Like many managers in Arizona, Debra Beal knows a far-reaching crackdown on
businesses that employ illegal immigrants is at hand. And like thousands
across the state, the restaurant manager has yet to make drastic changes at
her business.
"We are waiting on the corporate office (in Texas) to tell us what to do,"
said Beal, who manages a Pancho's Mexican Buffet in Phoenix.
She is confident the restaurant's 35 current employees are legally allowed
to work here. She says she is more concerned these days with declining
business than she is with worrying about the details of the state's
employer-sanctions law, which goes into effect Tuesday.
After months in court vainly trying to overturn the law before it began,
businesses are down to the wire. With their business licenses at risk if
they knowingly employ even one illegal worker, many are still trying to
figure out what they now must do.
"We won't accept applications until everyone in the office understands what
we have to do," said Alex Rubalcaba, the assistant manager of Able Body
Labor, a day-labor employer on Central Avenue in Phoenix. "In the meantime,
I'm trying to send the guys we already have" on new assignments.

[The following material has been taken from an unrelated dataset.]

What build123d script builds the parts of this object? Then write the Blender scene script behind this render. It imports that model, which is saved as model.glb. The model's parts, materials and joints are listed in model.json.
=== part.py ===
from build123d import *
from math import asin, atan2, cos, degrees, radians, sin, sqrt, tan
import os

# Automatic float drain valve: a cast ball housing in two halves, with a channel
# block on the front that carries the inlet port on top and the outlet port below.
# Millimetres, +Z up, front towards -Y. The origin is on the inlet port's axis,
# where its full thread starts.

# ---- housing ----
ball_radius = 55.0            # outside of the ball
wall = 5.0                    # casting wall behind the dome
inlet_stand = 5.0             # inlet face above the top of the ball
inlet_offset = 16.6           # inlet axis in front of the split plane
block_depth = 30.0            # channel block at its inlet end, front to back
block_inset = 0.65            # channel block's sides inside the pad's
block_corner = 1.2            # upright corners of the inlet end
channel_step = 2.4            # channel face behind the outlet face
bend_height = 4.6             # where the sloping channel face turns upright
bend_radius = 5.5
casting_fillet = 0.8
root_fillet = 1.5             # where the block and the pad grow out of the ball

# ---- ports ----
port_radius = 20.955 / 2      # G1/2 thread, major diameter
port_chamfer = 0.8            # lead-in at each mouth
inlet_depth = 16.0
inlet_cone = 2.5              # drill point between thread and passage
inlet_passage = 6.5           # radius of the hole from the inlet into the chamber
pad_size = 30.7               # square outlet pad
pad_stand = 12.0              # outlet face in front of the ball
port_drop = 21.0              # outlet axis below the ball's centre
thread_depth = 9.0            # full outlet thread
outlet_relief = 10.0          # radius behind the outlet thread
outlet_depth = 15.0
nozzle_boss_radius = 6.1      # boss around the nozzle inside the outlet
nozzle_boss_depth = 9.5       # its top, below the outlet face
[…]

Like most businesses in Arizona, Rubalcaba said Able Body had still not
signed up for E-Verify, the free online federal database that electronically
checks a new hire's employment eligibility. The service is required for new
hires under the sanctions law, but federal records showed few of the state's
150,000 businesses had signed up as of late last week.

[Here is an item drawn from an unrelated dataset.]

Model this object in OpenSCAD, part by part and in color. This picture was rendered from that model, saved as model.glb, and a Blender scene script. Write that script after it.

That is, in part, because many businesses had hoped to avoid doing so.
As part of a lawsuit seeking to overturn the law, Jason LeVecke, who owns 57
restaurants that employ 1,100 people in Arizona, suggested it would cost him
plenty.
He said his company already hired a full-time immigration compliance officer
and estimated the law would cost him more than $60,000 in new computers to
use E-Verify.
That's because hiring is done at each restaurant, which don't have computers
connected to the Internet.
"The requirements of credit-card processing companies is that the computers
used in the restaurants to process credit-card transactions cannot be
equipped to have access to the Internet," LeVecke said in court papers.
It is a position that didn't persuade U.S. District Judge Neil V. Wake, who
has refused to block the law from going into effect.

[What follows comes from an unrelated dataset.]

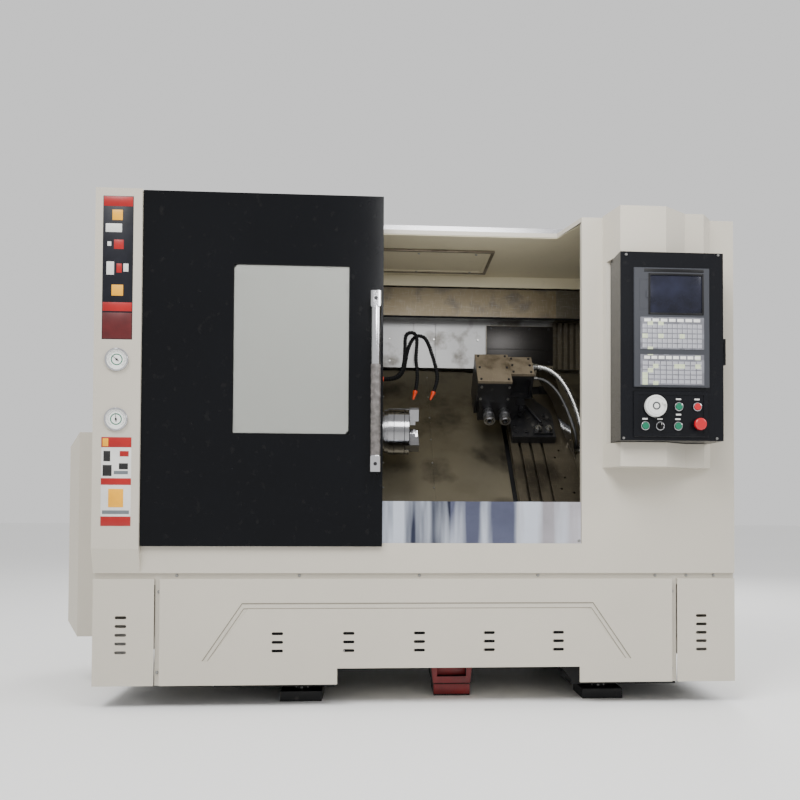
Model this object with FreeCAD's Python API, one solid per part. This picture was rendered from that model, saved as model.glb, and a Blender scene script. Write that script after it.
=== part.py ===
"""Slant-bed CNC turning lathe with a sliding door, a tool table and an operator console.

Millimetres, +Z up. X runs along the spindle, -Y is the operator's side. The origin is the
centre of the machine's footprint on the floor. Most of the work space is laid out in the
slope frame: x along the spindle, s up the slanted bed and n square to it.
"""
import FreeCAD, Part
import math
import os

V = FreeCAD.Vector

# ---- Overall casing ----
BODY_CENTRE_X = 118.0
BODY_WIDTH = 2156.0
BODY_DEPTH = 1070.0
ROOF_Z = 1665.0
APRON_Y = -560.0
SHEET = 3.0
BODY_LEFT = BODY_CENTRE_X - BODY_WIDTH / 2
BODY_RIGHT = BODY_CENTRE_X + BODY_WIDTH / 2
REAR_Y = APRON_Y + BODY_DEPTH
FLAT_GAP = 1.0
SOFT_GAP = 0.3
PIN_GAP = 0.05

# ---- Skirts round the base ----
SKIRT_BOTTOM_Z = 76.0
SKIRT_TOP_Z = 427.0
JOINT_Z = 446.0
SKIRT_RECESS = 10.0
LEFT_SKIRT_WIDTH = 197.0
RIGHT_SKIRT_WIDTH = 201.0
SKIRT_STRIP = 18.0
NOTCH_X0 = -162.0
NOTCH_X1 = 657.0
NOTCH_TOP_Z = 129.0
SLOT_LENGTH = 38.0
SLOT_HEIGHT = 10.0
SLOT_PITCH_Z = 28.6
CENTRE_SLOT_X0 = -360.0
CENTRE_SLOT_PITCH_X = 235.9
CENTRE_SLOT_Z = 188.0
CORNER_SLOT_Z = 185.5
CHANNEL_WIDTH = 20.0
CHANNEL_DEPTH = 1.6
CHANNEL_LOW_Z = 156.0
CHANNEL_HIGH_Z = 337.0
CHANNEL_FOOT_LEFT_X = -597.0
CHANNEL_FOOT_RIGHT_X = 825.0
CHANNEL_TOP_LEFT_X = -474.0
CHANNEL_TOP_RIGHT_X = 700.0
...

"The hardship of using E-Verify is an increment to the already-pervasive
regulation of labor and employment in our society," Wake wrote in explaining
his decision. None of those suing "showed at trial that the actual cost will
be (significant) in the context of its business operations."
Businesses that offer to help untangle checking employment verification for
other companies said last week they were getting more calls and more
clients.
"We've been pretty busy all along, but people are making decisions more
quickly now," said Dan Siciliano, executive director of LawLogix, a San
Francisco-based company that provides software to electronically handle
employment verification services for the federal I-9 forms and E-Verify.
"I'll bet we're going to talk to a record number of (Arizona) businesses. I
don't think most businesses have decided what they're going to do."
It's the same for Sheri Trager, vice president of Service Management
Solutions, a Prescott-based company that offers a verification program.
In the weeks before Wake began ruling on the legal challenges, she said her
company had about 40 requests for seminars explaining her program. After a
pair of December rulings, she said they had about 200 such requests.
Some business owners have said they will eventually sign up for E-Verify but
don't need to do so right away because they don't plan to hire anyone in the
short term.
In fact, the law goes into effect at a time when Arizona employers
historically add relatively few new workers.
Private-employer payrolls in the state have shrunk in January every year
since at least 1990, according to the U.S. Bureau of Labor Statistics.
Five industries that account for more than 70 percent of the state's
workforce (including education/health services and
leisure/hospitality) have lost more workers than they hired in January every
year for the past three years, the federal records show. Employment
generally picks up in February and March.
But LeVecke, for one, suggested in court records that his company is focused
on expanding outside Arizona because of the costs and risks of the sanctions
law.
Rubalcaba understands the fear. He said the day-labor business is seen as a
magnet for illegal workers and worries that the new law will make it a
target for investigation.
Beal said she suspects many immigrants, legal and illegal, already have left
the state, cutting into her business at the same time the economy has slowed
anyway. She said she could only guess what happens when the sanctions law
begins.
"As far as what to expect," she said, "I don't know."